§ OBJECTIVE
Say how many lines hold the string "Blender", and nothing more.

§ ENTRIES SUPPLIED
=-=-=
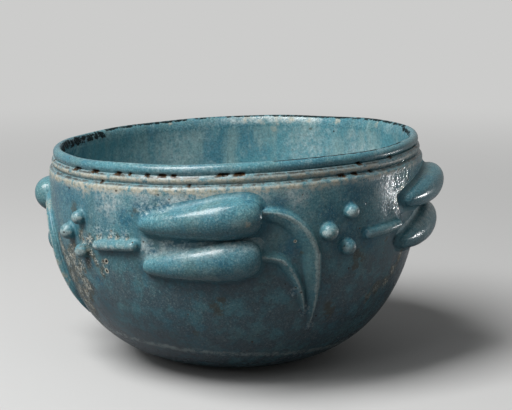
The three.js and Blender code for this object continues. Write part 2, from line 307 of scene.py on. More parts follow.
class Wall:
    """The curve of the bowl's wall, and places measured on it."""

    def __init__(self, size):
        self.size = size
        self.belly_height = size.bowl_height + size.belly_rise
        fullness = size.curve_fullness
        foot = (size.foot_radius / size.belly_radius) ** fullness
        self.pole_depth = self.belly_height / (1 - foot) ** (1 / fullness)

    def radius(self, height):
        """Radius of the outer wall at a height."""
        fullness = self.size.curve_fullness
        share = np.clip((self.belly_height - height) / self.pole_depth, 0, 1)
        return self.size.belly_radius * (1 - share**fullness) ** (1 / fullness)

    def curve(self, radius, depth, from_radius, to_height, steps):
        """Points of a wall curve from low to high, as radius and height."""
        power = 2 / self.size.curve_fullness
        start = math.asin((from_radius / radius) ** (1 / power))
        end = math.acos(((self.belly_height - to_height) / depth) ** (1 / power))
        angle = np.linspace(start, end, steps + 1)
        return [
            (radius * math.sin(a) ** power, self.belly_height - depth * math.cos(a) ** power) for a in angle
        ]

    def place(self, spray, run, drop, out):
        """Points that stand out from the wall at a spray's runs and drops."""
        middle = bpy.context.scene.lotus_spray.middle_drop
        turn = math.radians(spray.turn)
        beside = run * math.cos(turn) - (drop - middle) * math.sin(turn)
        below = run * math.sin(turn) + (drop - middle) * math.cos(turn) + middle
        height = self.size.bowl_height - below - spray.fall * MM
        step = 0.3 * MM
        slope = (self.radius(height + step) - self.radius(height - step)) / (2 * step)
        lean = np.hypot(1, slope)
        bearing = math.radians(spray.bearing) + beside / self.size.belly_radius
        radius = self.radius(height) + out / lean
        return np.stack(
            [radius * np.sin(bearing), -radius * np.cos(bearing), height - out * slope / lean], axis=1
        )

    def run_and_drop(self, spray, bearing, height):
        """Runs and drops, from a spray's own bearing, of points on the wall."""
        middle = bpy.context.scene.lotus_spray.middle_drop
        turn = math.radians(spray.turn)
        beside = turn_from(spray.bearing, bearing) * self.size.belly_radius
        below = self.size.bowl_height - height - spray.fall * MM - middle
        run = beside * math.cos(turn) + below * math.sin(turn)
        drop = -beside * math.sin(turn) + below * math.cos(turn) + middle
        return np.stack([run, drop], axis=1)


def bearing_of(points):
    """Bearings round the axis, in radians from the front towards +X."""
    return np.arctan2(points[:, 0], -points[:, 1])


def turn_from(degrees, bearing):
    """The turn from a bearing in degrees to others in radians, from minus half a turn to half."""
    return (bearing - math.radians(degrees) + math.pi) % (2 * math.pi) - math.pi


def hand_shaped(points, size):
    """The points as the potter's hands left them: a little out of round, with the mouth sloped."""
    bearing = bearing_of(points)
    share = np.clip(points[:, 2] / size.bowl_height, 0, 1)
    turn = share * 2 * math.pi
    swell = (
        0.9 * np.sin(2 * bearing + 0.6)
        + 0.6 * np.sin(3 * bearing + 2.2 + 0.8 * turn)
        + 0.4 * np.sin(5 * bearing - 1.1 - 1.3 * turn)
        + 0.3 * np.sin(8 * bearing + 0.4 + 1.7 * turn)
    )
    sway = 0.5 * np.sin(4 * bearing + 1) + 0.35 * np.sin(7 * bearing - 0.7) + 0.3 * np.sin(11 * bearing + 2)
    shaped = points.copy()
    shaped[:, :2] *= (1 + size.unevenness * swell * share / size.belly_radius)[:, None]
    shaped[:, 2] += size.unevenness * sway * share**4
    shaped[:, 2] += points[:, 0] * math.tan(size.mouth_slope) * share * (2 - share)
    return shaped


def rough(points, reach, seed=0):
    """Smooth noise from -1 to 1 at each point, with lumps of a reach."""
    shift = Vector((seed * 7.3, seed * 3.1, seed * 5.7))
    return np.array([noise.noise(Vector(p) / reach + shift) for p in points])


def bell(distance, reach):
    """1 where a distance is nothing, and fading to 0 beyond a reach."""
    return np.exp(-((distance / reach) ** 2))


def facing(bearing, degrees):
    """How far round towards a bearing in degrees, from 0 on the far side to 1."""
    return 0.5 + 0.5 * np.cos(bearing - math.radians(degrees))


class Spots:
    """Points on the wall, and how the marks of wear and weathering, and of painted shade and light, reach
    them.
    """

    def __init__(self, points, least_radius=0):
        self.bearing = bearing_of(points)
        self.height = points[:, 2]
        self.radius = np.maximum(np.hypot(points[:, 0], points[:, 1]), least_radius)
        around = np.stack(
            [self.radius * np.sin(self.bearing), self.radius * np.cos(self.bearing), self.height], axis=1
        )
        # The edges of the marks wander
        self.wander = 1 + 0.3 * rough(around, 5 * MM, 4) + 0.25 * rough(around, 2.6 * MM, 5)

    def near(self, table):
        """How far each point lies within any of a table of marks, from 0 to 1."""
        most = np.zeros(len(self.bearing))
        for bearing, height, reach in table:
            beside = turn_from(bearing, self.bearing) * self.radius
            away = np.hypot(beside, self.height - height * MM) * self.wander
            most = np.maximum(most, bell(away, reach * MM))
        return most

    def marks(self):
        """Every mark of the outside of the wall."""
        marks = {mark: self.near(table) for mark, table in ON_WALL.items()}
        marks["pooled"] *= 1.5
        marks["bloomed"] *= 0.9
        for height, reach, most in HAZE_BANDS:
            band = bell(self.height - height * MM, reach * MM) * (self.height < HAZE_TOP * MM)
            band = most * band * facing(self.bearing, DEPOSIT_SIDE) ** 0.8
            marks["bloomed"] = np.maximum(marks["bloomed"], band)
        # Darker towards the bottom, and painted shade towards the shaded side
        deep_share = np.clip((LOW_DARK_TOP * MM - self.height) / (LOW_DARK_FADE * MM), 0, 1)
        marks["ashen"] = (0.62 + 0.28 * facing(self.bearing, SHADE_SIDE)) * deep_share
        return marks


def smooth_through(points, steps):
    """Points of a smooth line through the given ones."""
    points = np.asarray(points, float)
    along = np.linspace(0, len(points) - 1, steps + 1)
    first = np.minimum(along.astype(int), len(points) - 2)
    part = (along - first)[:, None]
    before, start, end, after = (points[np.clip(first + k, 0, len(points) - 1)] for k in (-1, 0, 1, 2))
    leave, arrive = (end - before) / 2, (after - start) / 2
    return (
        (2 * start - 2 * end + leave + arrive) * part**3
        + (3 * end - 3 * start - 2 * leave - arrive) * part**2
        + leave * part
        + start
    )


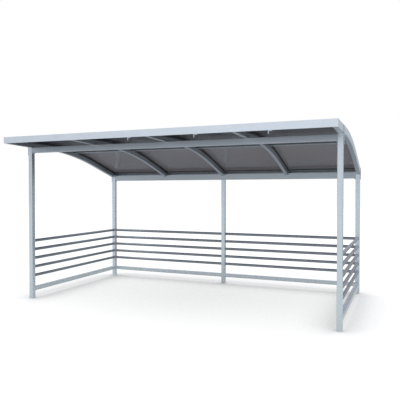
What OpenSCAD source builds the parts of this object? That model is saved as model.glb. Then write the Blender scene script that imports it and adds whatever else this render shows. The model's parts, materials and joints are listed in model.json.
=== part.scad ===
// Open bike shelter: a galvanised steel frame, closed on three sides by round rails
// and covered by a curved roof of smoked sheet. Units are millimetres.
// +X runs along the front, the open front faces -Y and +Z is up.
// The origin is on the ground, under the middle of the whole shelter.

/* [Plan] */
// Distance between the centres of the left and right posts
span_w = 4200; // [3200:10:5200]
// Distance between the centres of the front and rear posts
span_d = 2110; // [1600:10:2600]
// Reach of the roof in front of the front post centres
front_overhang = 482; // [200:1:700]
// Reach of the roof behind the rear post centres
rear_overhang = 120; // [90:1:220]

/* [Roof curve] */
// Height of the underside of the rafters over the front posts
eaves_z = 2120; // [1900:1:2600]
// Radius of the underside of the rafters
roof_r = 4500; // [3500:10:6000]
// Straight length of each rafter behind the front post centres
straight_l = 191; // [60:1:300]
// Fall of the straight rear part of the roof, as a share of its length
rear_fall = 0.28; // [0.2:0.01:0.34]

/* [Frame] */
// Width of the square posts
post_w = 60; // [50:1:100]
// Height of the front beam
front_beam_h = 76; // [50:1:120]
// Height of the rear beam
rear_beam_h = 95; // [50:1:140]
// Depth of both beams
beam_d = 60; // [40:1:80]
// Depth of rafter left over the back of the rear beam
seat_lap = 11; // [3:1:20]
// Corner radius of the square and rectangular tubes
corner_r = 5; // [2:0.5:8]
// Thickness of the plates on the ends of the beams
end_plate_t = 8; // [4:1:12]
// Setback of those plates behind the faces of the beams
end_plate_inset = 4; // [2:1:8]

/* [Roof pieces] */
// Width of the rafters
rafter_w = 50; // [40:1:60]
// Depth of the rafters
rafter_h = 60; // [50:1:100]
// Width of the glazing bars on the rafters
bar_w = 50; // [40:1:60]
// Height of the glazing bars
bar_h = 17; // [10:1:40]
// Thickness of the rubber strips between the bars and the roof sheets
gasket_t = 12; // [2:0.5:16]
// Thickness of the roof sheets
sheet_t = 6; // [3:1:16]
// Gap between neighbouring roof sheets
sheet_gap = 10; // [4:1:20]
// Width of the cross bars over the rear beam
cross_bar_w = 30; // [20:1:50]
// Thickness of the cover bars, the edge trims, the fascia and the rear strip
trim_t = 3; // [2:0.5:6]
// Height of the fascia and of the upright legs of the edge trims
fascia_h = 82; // [60:1:120]
// Height of the upright leg of the rear strip
rear_strip_h = 45; // [20:1:80]
// Width of the cover bars and of the legs that lie on the roof sheets
cover_w = 60; // [50:1:100]

/* [Head plates] */
// Thickness of the plates that join the corner posts to the end rafters
head_plate_t = 8; // [4:1:12]
// Width of those plates
head_plate_w = 56; // [30:1:60]
// Reach of those plates below the underside of the rafters
head_plate_drop = 110; // [60:1:200]
// Gap between those plates and the edge trims
head_plate_gap = 1; // [0.5:0.5:4]

/* [Rails] */
// Diameter of the round rails
rail_d = 42; // [20:1:50]
// Number of round rails in each bay
rail_count = 5; // [2:1:8]
// Height of the centre of the lowest round rail
lowest_rail_z = 318; // [220:1:500]
// Distance between the centres of neighbouring round rails
rail_pitch = 123; // [80:1:160]
// Height and depth of the bottom rails
bottom_rail_w = 55; // [40:1:60]
// Height of the middle of the bottom rails
bottom_rail_z = 131; // [60:1:180]

/* [Cleats] */
// Length of each leg of the angle cleats under the ends of the beams
cleat_leg = 15; // [12:1:40]
// Thickness of the cleats
cleat_t = 5; // [3:1:8]
// Width of the cleats
cleat_w = 40; // [20:1:50]

/* [Hidden] */
$fn = 96;
// Facets of the roof's large arcs, where a preview draws them as straight pieces
arc_fn = 1440;
rear_slope = asin(rear_fall);
// The straight rear tube of a rafter is this much smaller all round than the rolled one it is let into
tube_step = 0.2;
tube_let_in = 2;
// Layers of the roof, each given by its height over the underside of the rafters
bar_top = rafter_h + bar_h;
gasket_top = bar_top + gasket_t;
sheet_top = gasket_top + sheet_t;
roof_build_up = sheet_top + trim_t;
// Plan positions
roof_d = front_overhang + span_d + rear_overhang;
seat_d = max(beam_d, post_w);
front_edge = -roof_d / 2;
rear_edge = roof_d / 2;
front_y = front_edge + front_overhang;
rear_y = front_y + span_d;
bend_y = front_y + straight_l;
inner_front = front_edge + trim_t;
inner_rear = rear_edge - trim_t;
cover_front = front_edge + cover_w;
cover_rear = rear_edge - cover_w;
post_x = span_w / 2;
side_x = post_x + post_w / 2;
rafter_pitch = span_w / 4;
end_rafter_x = side_x - rafter_w / 2;
// Heights
function roof_z(h, y) = y < bend_y + (roof_r + h) * sin(rear_slope)
    ? eaves_z - roof_r + sqrt(pow(roof_r + h, 2) - pow(y - bend_y, 2))
    : eaves_z - roof_r + (roof_r + h) / cos(rear_slope) - (y - bend_y) * tan(rear_slope);
rear_beam_top = roof_z(rafter_h, rear_y + seat_d / 2) - seat_lap;
rear_beam_bottom = rear_beam_top - rear_beam_h;
front_beam_bottom = eaves_z - front_beam_h;
roof_top = eaves_z + roof_build_up;
fascia_bottom = roof_top - fascia_h;
rafter_nose_z = max(eaves_z, fascia_bottom);

galvanised = [0.72, 0.75, 0.78];
bright_steel = [0.82, 0.85, 0.88];
rubber = [0.08, 0.08, 0.09];
smoked = [0.33, 0.31, 0.31];

// ---- Shapes that repeat ----

// Outline of a tube with rounded corners, centred on the origin
module tube_outline(w, h) {
    square([w - 2 * corner_r, h], center = true);
    square([w, h - 2 * corner_r], center = true);
    for (x = [-1, 1], y = [-1, 1])
        translate([x * (w / 2 - corner_r), y * (h / 2 - corner_r)]) circle(r = corner_r);
}

// Sweeps an outline drawn in Y and Z along X
module along_x(x_from, length) {
    translate([x_from, 0, 0]) rotate([90, 0, 90]) linear_extrude(length) children();
}

// Sweeps an outline drawn in X and Z along Y
module along_y(y_from, length) {
    translate([0, y_from + length, 0]) rotate([90, 0, 0]) linear_extrude(length) children();
}

// Outline in Y and Z of one layer of the roof: level, then curved, then straight again
module roof_layer(low, high, y_from, y_to) {
    intersection() {
        translate([bend_y, eaves_z - roof_r]) {
            translate([-roof_d, roof_r + low]) square([roof_d, high - low]);
            intersection() {
                difference() {
                    circle(r = roof_r + high, $fn = arc_fn);
                    circle(r = roof_r + low, $fn = arc_fn);
                }
                square(2 * roof_r);
                rotate(-rear_slope) translate([-2 * roof_r, 0]) square(2 * roof_r);
            }
            rotate(-rear_slope) translate([0, roof_r + low]) square([roof_d, high - low]);
        }
        translate([y_from, 0]) square([y_to - y_from, roof_top]);
    }
}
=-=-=
§ RESPONSE FOR THIS EXERCISE
2